In the ANZ survey a net 12% of businesses on average recently have been saying they plan higher PME
spending which equals the average reading. So there is business investment growth in this area which is
good, but it is not a special driver of economic growth currently – which just goes to reinforce the point we
economists and many businesspeople outside lobby groups have long made. Interest rates (currently at
record lows) are not the key determinant of business investment.

Housing
Personally I have just one question regarding the housing market. When will the Reserve Bank act? While I
find the timing of Auckland’s resurgence to be earlier than expected, it is not surprising that it has done so
given the worsening shortage as supply growth fails abysmally to keep up with population growth. The
ongoing strength in the regions is also not surprising as this has happened in previous cycles and was well
overdue for getting going this time around. It is surprising it has taken so long – but that just means there are
more catch-up price gains to be registered around the country, especially as sustained low interest rates are
factored into calculations of affordability and yield.

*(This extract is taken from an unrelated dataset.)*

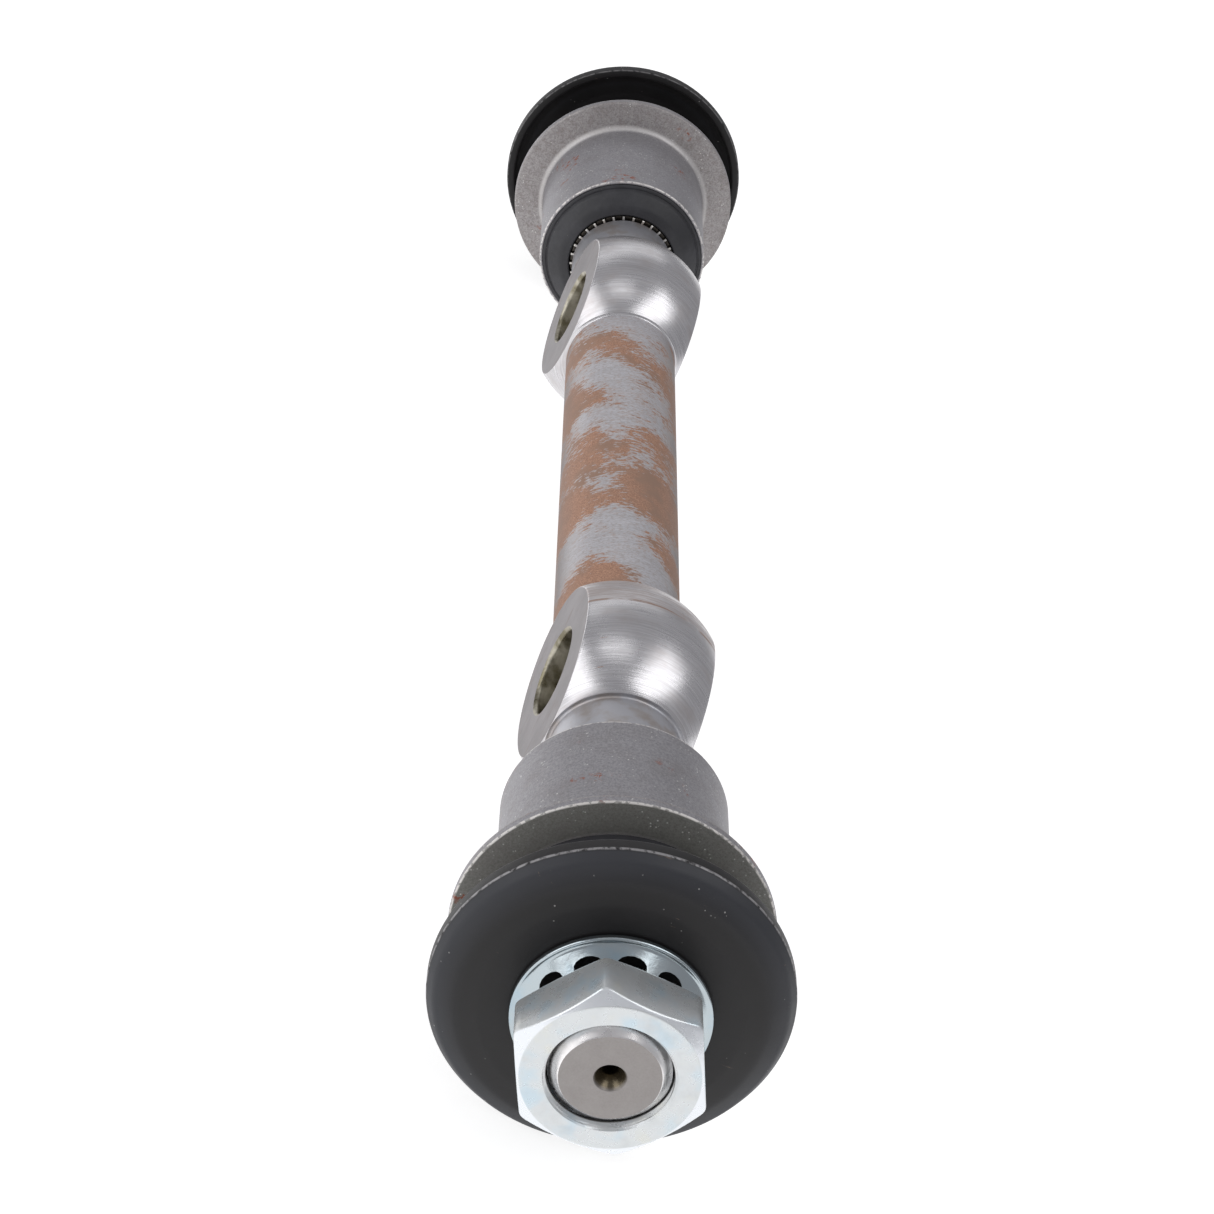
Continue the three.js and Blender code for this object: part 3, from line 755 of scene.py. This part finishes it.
def half_shaft(side):
    """Rings and zones from the middle of the shaft out to one end."""
    rows = []
    for k in range(BAR_ROWS):
        rows.append((MIDDLE_RADIUS, BOSS_START * k / BAR_ROWS, BAR))
    rows.append((MIDDLE_RADIUS, BAR_FILLET_START, BAR))
    for k in range(1, FILLET_ROWS + 1):
        angle = math.pi / 2 * k / FILLET_ROWS
        radius = MIDDLE_RADIUS + BAR_FILLET * (1 - math.cos(angle))
        rows.append((radius, BAR_FILLET_START + BAR_FILLET * math.sin(angle), BOSS))
    rows.append((BOSS_END_RADIUS - 0.25, BOSS_START - 0.15, BOSS))
    rows.append((BOSS_END_RADIUS - 0.03, BOSS_START + 0.05, BOSS))
    for k in range(1, BOSS_ROWS):
        y = BOSS_START + (BOSS_END - BOSS_START) * k / BOSS_ROWS
        rows.append((boss_radius(y), y, BOSS))
    rows.append((BOSS_END_RADIUS - 0.03, BOSS_END - 0.05, BOSS))
    rows.append((BOSS_END_RADIUS - 0.2, BOSS_END + 0.08, BOSS))
    for k in range(FILLET_ROWS + 1):
        angle = math.pi / 2 * k / FILLET_ROWS
        radius = JOURNAL_RADIUS + JOURNAL_FILLET * (1 - math.sin(angle))
        rows.append((radius, BOSS_END + 0.1 + JOURNAL_FILLET * (1 - math.cos(angle)), JOURNAL))
    rows.append((JOURNAL_RADIUS, SHOULDER - 0.5, JOURNAL))
    rows.append((JOURNAL_RADIUS - 0.3, SHOULDER, JOURNAL))
    rows.append((SEAT_RADIUS, SHOULDER, JOURNAL))
    rows.append((SEAT_RADIUS, SEAT_END, JOURNAL))
    rings = [(shaft_ring(r, y * side), zone) for r, y, zone in rows]
    y = RELIEF
    while y < SHAFT_END - 0.12:
        rings.append((thread_ring(y, side), THREAD))
        y += THREAD_PITCH / THREAD_ROWS
    rings.append((thread_ring(SHAFT_END - 0.1, side), THREAD))
    ends = [
        (END_FACE_RADIUS - 0.05, SHAFT_END), (6.0, SHAFT_END), (4.0, SHAFT_END),
        (CENTRE_HOLE_MOUTH, SHAFT_END), (CENTRE_HOLE_MOUTH - 0.1, SHAFT_END - 0.1),
        (CENTRE_HOLE_RADIUS, SHAFT_END - 2.2), (CENTRE_HOLE_RADIUS, SHAFT_END - 9.0), (0.2, SHAFT_END - 9.6),
    ]
    rings += [(shaft_ring(r, y * side), END) for r, y in ends]
    return rings


def cut_bolt_hole(shaft, side):
    """Drills a boss through its pads, with a rounded countersink at both ends of the hole."""
    out = FLAT_OFFSET + 3
    lip = 0.55
    corners = [
        (0.3, -out), (BOLT_HOLE_RADIUS + lip + 3, -out),
        (BOLT_HOLE_RADIUS + lip + 0.02, -FLAT_OFFSET - 0.015),
        (BOLT_HOLE_RADIUS + 0.22, -FLAT_OFFSET + 0.25),
        (BOLT_HOLE_RADIUS + 0.05, -FLAT_OFFSET + 0.5),
        (BOLT_HOLE_RADIUS, -FLAT_OFFSET + 0.8),
    ]
    corners += [(r, -x) for r, x in reversed(corners)]
    angles = [2 * math.pi * (k + 0.5) / HOLE_POINTS for k in range(HOLE_POINTS)]
    middle = side * BOSS_CENTRE
    rings = [[(x, middle + r * math.cos(a), r * math.sin(a)) for a in angles] for r, x in corners]
    cutter = build("hole_cutter", rings, FINISHES["shaft"], loop=False, zones=lambda i, k: HOLE)
    apply_cut(shaft, cutter)


def make_shaft():
    """The whole bar as one mesh, with its two bolt holes cut and a material for each zone."""
    far = half_shaft(1)
    near = half_shaft(-1)
    rows = list(reversed(near[1:])) + far
    rings = [ring for ring, _ in rows]

    def zone(i, k):
        """The material of one face: a pad where it lies flat, else its rings' later zone."""
        here = rows[i][1]
        ahead = rows[i + 1][1]
        if BOSS in (here, ahead) and here != BAR and ahead != BAR:
            xs = [rings[i][k][0], rings[i + 1][k][0]]
            on_pad = 1e-6
            if all(abs(abs(x) - FLAT_OFFSET) < on_pad for x in xs):
                return FLAT
        return max(here, ahead) if here != ahead else here

    shaft = build("shaft_body", rings, FINISHES["shaft"], loop=False, zones=zone)
    for side in (-1, 1):
        cut_bolt_hole(shaft, side)
    smooth(shaft, 30)
    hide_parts("shaft")
    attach(shaft, "shaft_core")


# ---- Bushings ----

def make_outer_sleeve(end, side):
    """Pressed sleeve with a flange, rounded where the two meet."""
    corners = [
        (SLEEVE_BORE, SLEEVE_START + 0.4, 0.1), (SLEEVE_RADIUS - 0.65, SLEEVE_START + 0.4, 0.1),
        (SLEEVE_RADIUS - 0.6, SLEEVE_START, 0.1), (SLEEVE_RADIUS, SLEEVE_START, 0.3),
        (SLEEVE_RADIUS, FLANGE_BACK, 1.7), (FLANGE_RADIUS, FLANGE_BACK, 0.45),
        (FLANGE_RADIUS, FLANGE_FRONT, 0.35), (SLEEVE_BORE, FLANGE_FRONT, 2.0),
    ]
    piece = turned(f"{end}_sleeve_shell", corners, side, FINISHES["outer_sleeve"])
    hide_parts(f"{end}_outer_sleeve")
    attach(piece, f"{end}_bushing")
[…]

The housing market is on a roll again and with the pace of housing debt growth hitting its highest rate since
early-2008 at 8% the Reserve Bank will be getting increasingly concerned about risks to the financial sector
stemming from the risk (a low one) that some weird shock causes a decent 20% plus pullback in house
prices.
For the record, this week Barfoot and Thompson data showed that sales are slowly improving though in April
were 12% down from a year earlier, with some of that decline likely due to a shortage of listings. Stock at
month’s end was down by 10% from April 2015 and the number of new listings received during the month
was 5% lower than a year ago. The average sales price edged up slightly from March to $873,000 which
was 8.6% ahead of a year earlier. In the past three months prices have risen 0.2% after rising 2.4% in the
three months to January and 0.9% in the three months to October. So price action is mildly positive. We
await REINZ data for better, all of market, insight.